Pro Tip: If your goal is to only see the Leaning Tower (and/or the Basilica), book your tickets in advance. We’ve made three day trips to Pisa and we’ve never been able to see any of them.
There are plenty of things to do in Siena, and I think you should spend a least one night there. If you cannot make room in your itinerary for that, I suppose you can do it as a day trip. I know that our Siena walking tour included a small group tour that was hitting up Siena before heading on to San Gimignano. But, Siena is magical in the evenings. We loved it so much on our first trip that we went back the previous year and stayed for two nights. Our hotel overlooked the campo. Siena is an hour and half away by train or an hour and a half by direct bus. You have to watch the train schedules carefully because some involve a change in Empoli. Others are milk run trains with a lot of local stops.
I think the Siena Duomo (and the Piccolomini Library especially) is the best thing to see in Siena. With limited time, head to the Duomo. If you have a little more time, grab gelato from Kopakabana and wander the streets. There are some beautiful views of Tuscany from the most unexpected places in Siena. If you spend a full day, I highly recommend a walking tour that includes a tour of one of the Contrada museums. This is helpful to learn more about the Palio race and understanding the pride of the Sienese people. If you’re really lucky, you’ll stumble upon some musicians practicing with their drums.
Again, I know there are tours that do Siena (and another city) in one day, but I think you should stay at least one night. It is a beautiful place, especially during passeggiata and blue hour.
San Gimignano is the most difficult to reach via train because the train station isn’t convenient to the town. It is better if you take the bus and even better if you have a car. We’ve done San Gimignano as a stopover while driving from Cinque Terre to Montepulciano. We also visited again this past winter as a day trip from Barga or Umbria. I cannot remember which, but it was too far from either one of those locations. Florence would make more sense, as it’s only an hour away by car. The bus takes about an hour and a half.
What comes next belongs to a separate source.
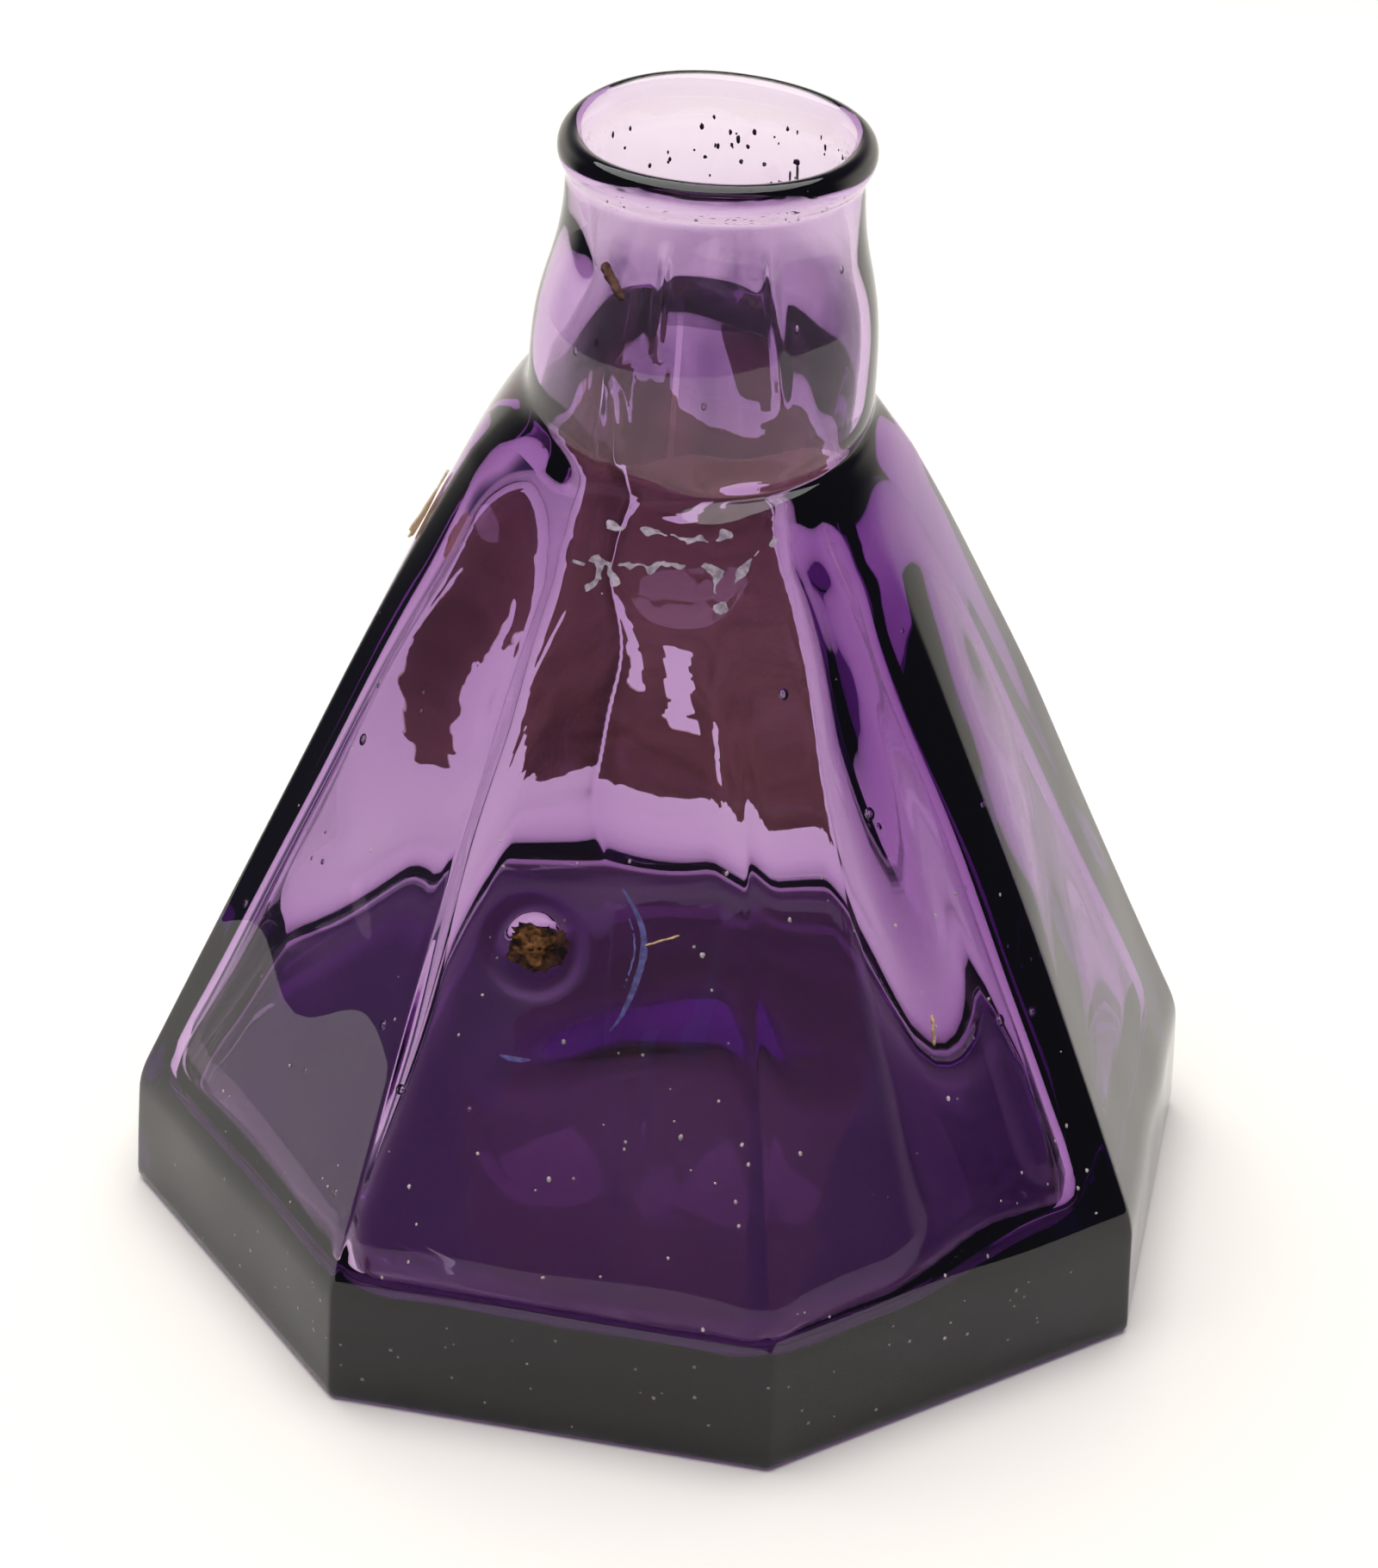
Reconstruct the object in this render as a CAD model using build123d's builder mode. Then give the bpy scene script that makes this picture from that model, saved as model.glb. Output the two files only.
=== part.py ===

One of the things I loved about San Gimignano on this last trip was the number of galleries. I had no idea that it was a haven for local artists, but it appears to be so! I enjoyed popping into galleries to see what others had created. The other thing I love about San Gimignano is the wine tasting, olive oil tasting, and balsamic vinegar tasting we were able to do. You can read about our lunch and private tour of one of the local wineries Suffice it to say, we sent a lot of treats home both times we visited this San Gimignano winery. If you enjoy food and art, San Gimignano is the day trip for you!
Just kidding. There’s not a chance I would recommend this as a one day tour from Florence. It’s a Unesco world heritage site. It’s almost 2.5 hours away by train (and that’s just one way). Day trip tourism is significantly impacting the local area and the resources, so if you’re going to Cinque Terre, you really need to stay in Cinque Terre for at least one day.
There are a lot of Florence day trips that I didn’t cover. I tried to focus on what seems to be the most popular day trips, based on blogs and other reviews I’ve read. As I mentioned previously, I am not a huge believer in day trips. Even spending just one night in some of these places is enough to convince me to return. I think there is plenty to do in Florence to occupy your time without needing to take a day trip to occupy you. Visiting Italy is supposed to be about la dolce vita, so make sure you slow down enough to enjoy yourself. Buy gelato, take walks, enjoy leisurely meals. Italy is meant to be savored, not devoured.